The first thing to understand about de-escalation is that there isn’t a one-size-fits-all solution and that it is a process which requires a certain level of adaptability. It is often useful to think about de-escalation from the perspective of escalation i.e., what would make the situation worse. When situations escalate it is often around 30% due to the aggrieved/disrespected/frustrated individual, and around 70% due to the reaction of the other person. This reaction could be one of fear, panic, and/or confusion etc., rather than an overly aggressive and challenging response. Escalation usually needs some type of reaction/response to feed off. Therefore, responding in the “right” way is extremely important and is essential if the de-escalation process is to be effective. Part of an effective response is to understand how we understand space and distance, and ways to control range effectively, so that we appear engaged but not challenging. There are four types of “space” that we need to understand how to use. These are:
- Intimate Space
- Personal Space
- Social Space
- Public Space
Often when people become aggressive towards us, they invade our intimate space; they get up in our face. Violence isn’t just personal, it is intimate. We can think about “Intimate Space” as being that between our elbow and our shoulder (if the arm is stretched out in front). At this distance and range, if someone were to make an attack it would be almost impossible to protect ourselves. We wouldn’t have time and space to cover, let alone block. Whilst we remain in this space, we are both at risk of physical attack, and also presenting a challenge and potential threat to the person we are dealing with i.e., we aren’t seen to be “backing down”, even if we are wanting to avoid a physical altercation. Personal space can be measured as being between the fingertips and elbows of an outstretched arm. Being within someone’s personal space means we will still be perceived as a threat, and so we should move into what is termed “Social Space”. Social space is measured as being just outside someone’s outstretched arm e.g., if someone wanted to punch, grab, or push another person etc., they would first have to move forward to do so.

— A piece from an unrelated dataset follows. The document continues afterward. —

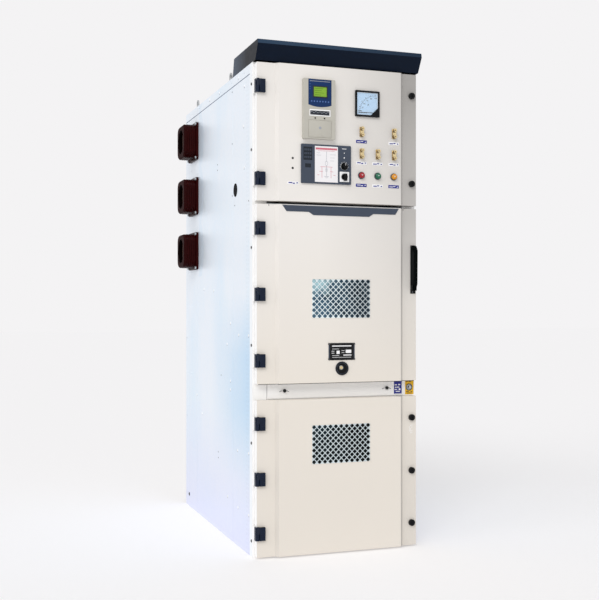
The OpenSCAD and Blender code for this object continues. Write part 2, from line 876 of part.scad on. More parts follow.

However, because de-escalation involves engaging with the other person we don’t want to move too far back as this puts us in what is referred to as “Public Space”. If/when we are in public rather than social space, we are signaling that we don’t want to interact with the other person. This can be seen as ignoring, discounting, and/or devaluing the other party’s grievance, which is likely to escalate things. Trying to walk away from an aggrieved person, even if you believe their grievance is unwarranted, is only likely to make things worse. When you ignore someone, you devalue both them and their experience(s). This is why it is key to occupy the “Social Space” where you can engage with them.
It is also important to angle yourself slightly off-line, rather than “square off”, facing your aggressor directly. This accomplishes a few things. It means that your aggressor will have to re-align themselves before making an attack, increasing your time to physically react/respond, as well as presenting yourself in a non-physically challenging position. Although you will want to be in a position to make contact, if you can present yourself as wanting to listen first – averting your gaze somewhat by leaning your head slightly to one side – this can indicate that you are taking what the other person says seriously. When you are ready to speak in response, this is the time to make eye-contact. This is a subtle way to demonstrate that you are trying to understand the other person’s grievance, instead of challenging it. Obviously, if the person is already at such a heightened emotional state where their only thought is to cause you harm, such subtleties will be lost, and your range and positioning are there to best prepare you for a physical confrontation.
Effective de-escalation involves using both physical and verbal skills to diffuse the emotion from an incident. How you compose yourself and what you say (often more important than the way you say it) is important in de-escalating verbally aggressive, and potentially violent, incidents. Not only should your physical positioning appear confident and non-threatening, it should also put you in the best position to defend yourself whilst putting your aggressor in a disadvantaged state.